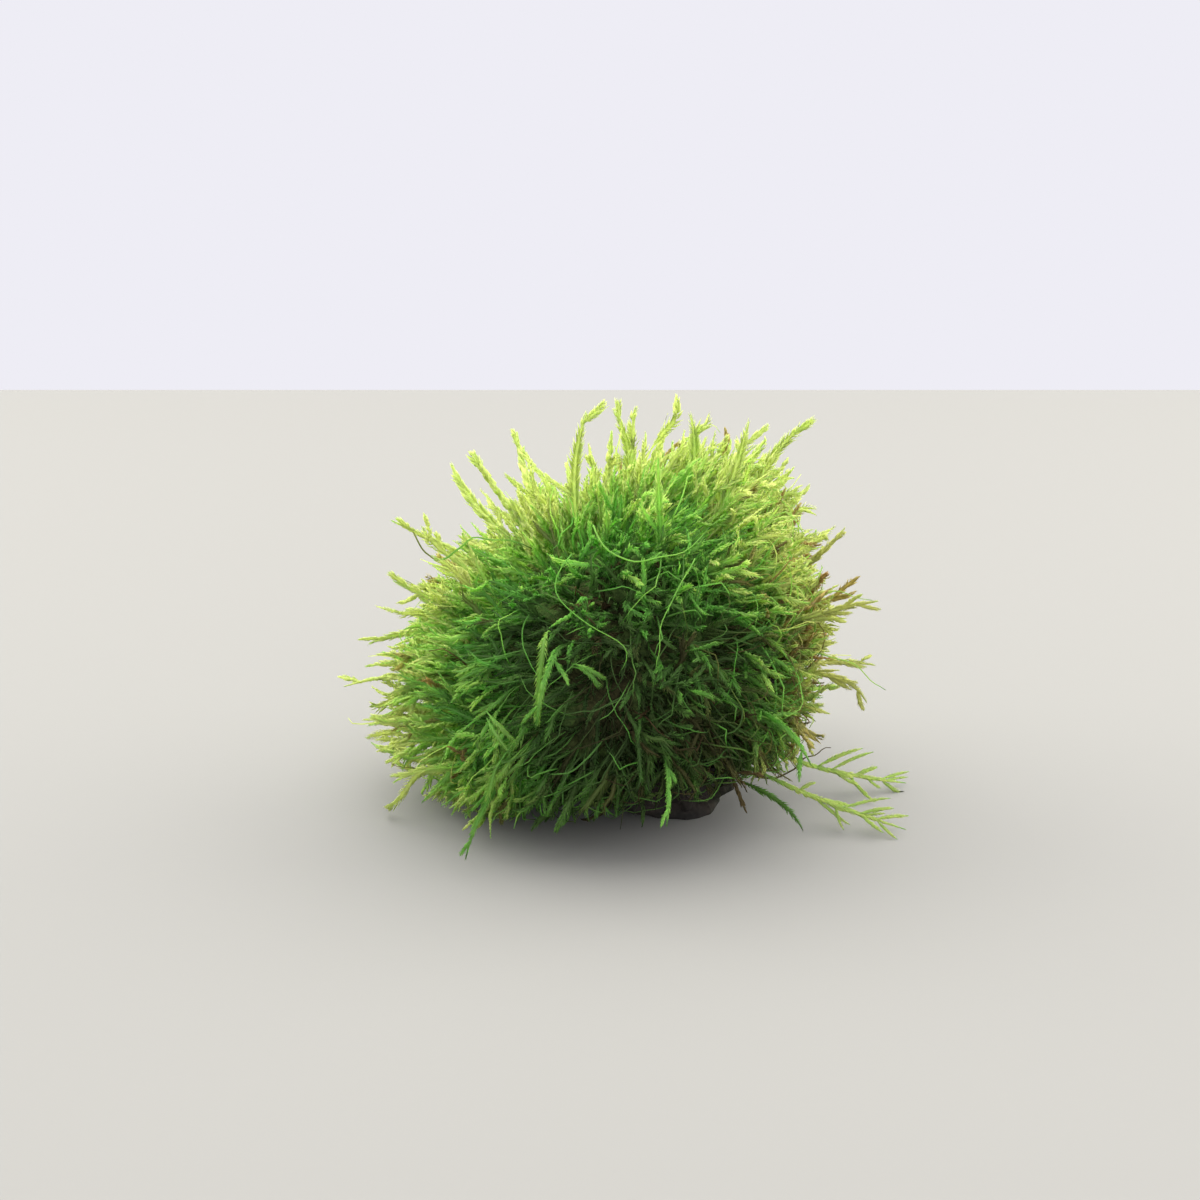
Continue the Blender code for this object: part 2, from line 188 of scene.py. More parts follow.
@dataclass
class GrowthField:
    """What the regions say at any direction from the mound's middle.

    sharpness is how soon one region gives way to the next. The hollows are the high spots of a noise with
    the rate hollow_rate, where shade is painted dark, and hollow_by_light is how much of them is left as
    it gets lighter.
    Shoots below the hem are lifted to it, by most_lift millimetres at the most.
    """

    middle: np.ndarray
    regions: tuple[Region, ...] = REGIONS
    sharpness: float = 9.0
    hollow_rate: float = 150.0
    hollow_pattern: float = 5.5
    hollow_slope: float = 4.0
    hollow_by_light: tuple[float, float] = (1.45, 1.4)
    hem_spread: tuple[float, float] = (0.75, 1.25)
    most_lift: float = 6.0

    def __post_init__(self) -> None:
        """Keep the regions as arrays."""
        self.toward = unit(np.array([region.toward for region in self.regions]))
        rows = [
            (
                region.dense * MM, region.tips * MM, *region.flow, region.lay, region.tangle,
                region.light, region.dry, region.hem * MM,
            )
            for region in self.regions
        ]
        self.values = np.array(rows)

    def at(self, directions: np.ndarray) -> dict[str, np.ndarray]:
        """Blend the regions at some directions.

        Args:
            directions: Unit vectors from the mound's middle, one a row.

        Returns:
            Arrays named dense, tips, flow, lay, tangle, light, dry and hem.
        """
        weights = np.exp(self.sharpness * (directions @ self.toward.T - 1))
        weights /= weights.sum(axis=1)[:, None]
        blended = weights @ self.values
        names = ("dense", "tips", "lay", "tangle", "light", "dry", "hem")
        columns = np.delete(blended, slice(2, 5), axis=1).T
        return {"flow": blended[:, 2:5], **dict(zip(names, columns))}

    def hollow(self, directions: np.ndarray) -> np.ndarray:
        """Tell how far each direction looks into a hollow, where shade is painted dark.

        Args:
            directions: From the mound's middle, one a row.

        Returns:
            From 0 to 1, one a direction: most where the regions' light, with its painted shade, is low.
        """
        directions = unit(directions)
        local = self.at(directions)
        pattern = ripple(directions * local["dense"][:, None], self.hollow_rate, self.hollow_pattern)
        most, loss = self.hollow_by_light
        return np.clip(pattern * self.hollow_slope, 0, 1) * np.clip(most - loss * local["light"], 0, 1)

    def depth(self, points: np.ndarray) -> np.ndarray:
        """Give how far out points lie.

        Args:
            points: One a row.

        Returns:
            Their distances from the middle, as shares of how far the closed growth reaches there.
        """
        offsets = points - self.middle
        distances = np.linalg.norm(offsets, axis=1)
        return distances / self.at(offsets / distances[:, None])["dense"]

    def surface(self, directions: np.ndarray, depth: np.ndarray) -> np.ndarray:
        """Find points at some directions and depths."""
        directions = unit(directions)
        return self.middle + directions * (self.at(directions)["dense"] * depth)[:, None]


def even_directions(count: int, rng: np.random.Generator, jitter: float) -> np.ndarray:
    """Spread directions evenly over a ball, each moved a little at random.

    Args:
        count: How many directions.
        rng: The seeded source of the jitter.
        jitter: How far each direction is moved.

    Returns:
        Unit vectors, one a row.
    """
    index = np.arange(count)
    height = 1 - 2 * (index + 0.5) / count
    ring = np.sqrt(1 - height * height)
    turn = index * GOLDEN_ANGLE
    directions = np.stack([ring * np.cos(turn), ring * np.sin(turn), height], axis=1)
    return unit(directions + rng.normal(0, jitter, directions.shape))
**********
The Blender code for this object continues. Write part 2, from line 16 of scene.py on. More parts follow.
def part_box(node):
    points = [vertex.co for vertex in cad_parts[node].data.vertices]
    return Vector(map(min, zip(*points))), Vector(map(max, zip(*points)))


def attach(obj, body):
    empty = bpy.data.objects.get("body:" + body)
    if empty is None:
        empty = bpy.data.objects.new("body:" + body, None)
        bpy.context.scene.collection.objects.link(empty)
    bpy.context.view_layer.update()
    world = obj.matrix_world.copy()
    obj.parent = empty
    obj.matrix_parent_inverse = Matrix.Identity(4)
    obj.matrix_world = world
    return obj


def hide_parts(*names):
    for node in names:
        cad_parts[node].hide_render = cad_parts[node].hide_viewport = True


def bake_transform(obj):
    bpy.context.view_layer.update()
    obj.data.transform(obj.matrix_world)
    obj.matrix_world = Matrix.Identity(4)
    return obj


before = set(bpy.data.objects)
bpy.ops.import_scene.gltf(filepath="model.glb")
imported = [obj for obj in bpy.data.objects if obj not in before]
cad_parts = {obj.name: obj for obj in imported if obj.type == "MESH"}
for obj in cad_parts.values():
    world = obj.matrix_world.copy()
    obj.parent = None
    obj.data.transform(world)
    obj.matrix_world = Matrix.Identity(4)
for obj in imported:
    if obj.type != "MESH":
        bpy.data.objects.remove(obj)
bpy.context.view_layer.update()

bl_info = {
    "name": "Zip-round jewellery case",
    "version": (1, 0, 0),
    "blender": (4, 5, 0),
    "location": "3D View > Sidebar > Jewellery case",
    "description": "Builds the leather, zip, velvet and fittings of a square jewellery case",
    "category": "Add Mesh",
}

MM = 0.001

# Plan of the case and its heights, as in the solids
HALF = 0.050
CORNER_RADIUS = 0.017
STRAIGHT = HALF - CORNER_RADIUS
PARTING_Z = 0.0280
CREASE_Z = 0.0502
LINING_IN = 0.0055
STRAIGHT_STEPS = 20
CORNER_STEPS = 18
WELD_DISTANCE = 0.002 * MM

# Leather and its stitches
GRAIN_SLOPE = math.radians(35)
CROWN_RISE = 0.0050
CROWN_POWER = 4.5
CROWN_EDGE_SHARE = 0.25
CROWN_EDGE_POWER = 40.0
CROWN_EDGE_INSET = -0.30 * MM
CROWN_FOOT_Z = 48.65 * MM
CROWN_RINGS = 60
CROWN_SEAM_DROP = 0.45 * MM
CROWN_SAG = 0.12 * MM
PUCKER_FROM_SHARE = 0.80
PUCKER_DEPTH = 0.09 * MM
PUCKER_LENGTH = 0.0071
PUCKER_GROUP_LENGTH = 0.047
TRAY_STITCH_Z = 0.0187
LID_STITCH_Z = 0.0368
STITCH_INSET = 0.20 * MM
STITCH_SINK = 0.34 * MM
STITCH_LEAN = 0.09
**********
▶ [What you will do] Extract exactly the run of lines beginning at the line with "Continue the Blender" and ending at the line with "most_lift: float = 6.0", including both ends and nothing beyond them.

▶ [The answer]
Continue the Blender code for this object: part 2, from line 188 of scene.py. More parts follow.
@dataclass
class GrowthField:
    """What the regions say at any direction from the mound's middle.

    sharpness is how soon one region gives way to the next. The hollows are the high spots of a noise with
    the rate hollow_rate, where shade is painted dark, and hollow_by_light is how much of them is left as
    it gets lighter.
    Shoots below the hem are lifted to it, by most_lift millimetres at the most.
    """

    middle: np.ndarray
    regions: tuple[Region, ...] = REGIONS
    sharpness: float = 9.0
    hollow_rate: float = 150.0
    hollow_pattern: float = 5.5
    hollow_slope: float = 4.0
    hollow_by_light: tuple[float, float] = (1.45, 1.4)
    hem_spread: tuple[float, float] = (0.75, 1.25)
    most_lift: float = 6.0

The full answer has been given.